While drinking coffee during my morning walk through the garden, I realized something amazing. This is the start of our third summer, but these july mornings are different than those of the past two years. My previous routine, which consisted of heading to the grocery store to buy a coffee, sipping it in the courtyard, while trying to figure out where is was going to get the siding to finish my loft, or how I was going to get my roofing shingles to the property, or if the last burner on my busted old propane stove was going to last another day, and even if it did, someone else might already be using our communal propane tank today.
   This summer is different, though I can't hear the morning birds through the walls anymore, the siding and insulation kept me warm through the winter, as is keeping it cool in the summer. My cabin is a tiny home now, no longer an over-glorified leaky wooden tent. These mornings I climb down the ladder into my own kitchen, with a four burner stove, an oven, a rainwater sink. The dishes all have homes on shelves, the sugar, coffee, pasta noodles, all in tins not zip-lock bags. I don't have to ask one of the property mates for the propane tank, cause we all have our own. I make coffee and an egg sandwich, and start my morning walk through the garden.
   Beside the garden is a circle of chairs around a table and umbrella. Beneath the table is our winter fire pit, shut down for the summer. In the garden (which is now 5 times the size of my house) you can see the orange flowers of our collendula plant, celebrating it's first birthday. Next to it, raspberry bushes also a year old, not too far away from a blueberry bush we planted back in 2011. Our winter crops of garlic, fava beans, and tree onions, greet their new neighbors: peas, cucumbers, tomatoes, and a family or two of root vegetables.
   Jackson walks down from his trailer, as a couple couch surfers emerge from a tent at our pond-side campsite. Jackson and I sit down at the table and talk about the last couple years, how far we've come, and what we have now. A solid foundation, tiny homes, that grant us (though slightly compromised) real life comforts. We can take a day to ourselves and not think about how fucked we'll be if it rains, or how we really should be putting in insulation, so we can put in siding, so we can build a desk, so we don't have to sit in the dirt to write, draw, carve spoons, or whatever. For the first time since we moved here, we can just live!

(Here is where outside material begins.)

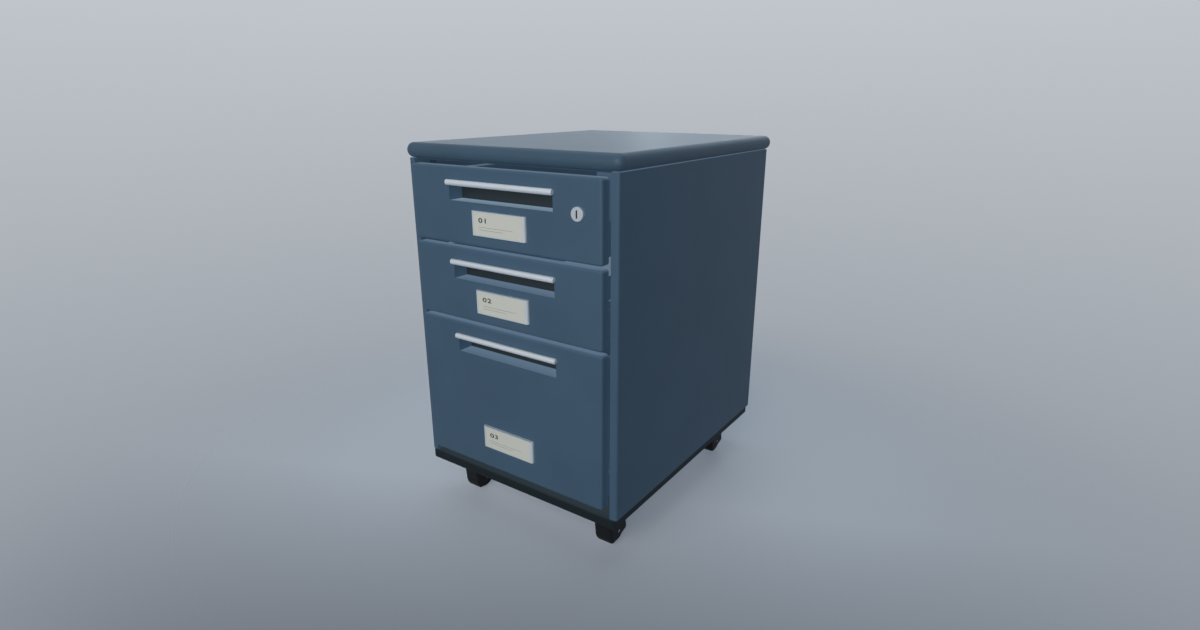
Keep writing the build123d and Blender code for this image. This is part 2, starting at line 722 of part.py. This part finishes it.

  With that said, we still have an endless list of projects, and though there are still countless ways we can improve our standard of living, we are comfortable enough to also focus on the stuff that is just fun, I can go another couple weeks without hooking up my solar panels and batteries, because today I want to build an archery range....

Friday, 17 May 2013

Season 3 premeir!

The last few months have been an interesting start to the year. Tom and Travis went out to the east coast, where Thom is planning on buying land and starting his own land project. After three and a half months of biking down the Mississippi and other a adventures, Jackson has returned home, and we are planning a powerhouse of a summer.

I have been working stone masonry for the past few months, which other than being great exercise,  and bringing in enough money to pay for some big projects, has got me even more stoked on doing stonework. If all goes as planned this spring I want to do a bunch of landscaping in the garden, build an old school stone well, and maybe a stone bridge over the creek. We'll see what happens......

Things in the garden are on schedule despite not having Thom around, Jackson and I have picked up where he left off. Though the tent caterpillars might be holding off their invasion, slugs are on the full offensive and ate all our baby cucumbers. We are hoping tiny bowls of beer in the garden will work as slug traps, and if not, well at least our cat will be drunk.

Fava beans and Collendula (Winter crops, ready now)

Tomato House

Strawberries, Soon to be beats, and Garlic

Jackson in the garden

Saturday, 23 March 2013

A year later

The first picture was taken just before easter weekend last year, Since then some landscaping and rock work has been done, a garden put in, and a garden expanded!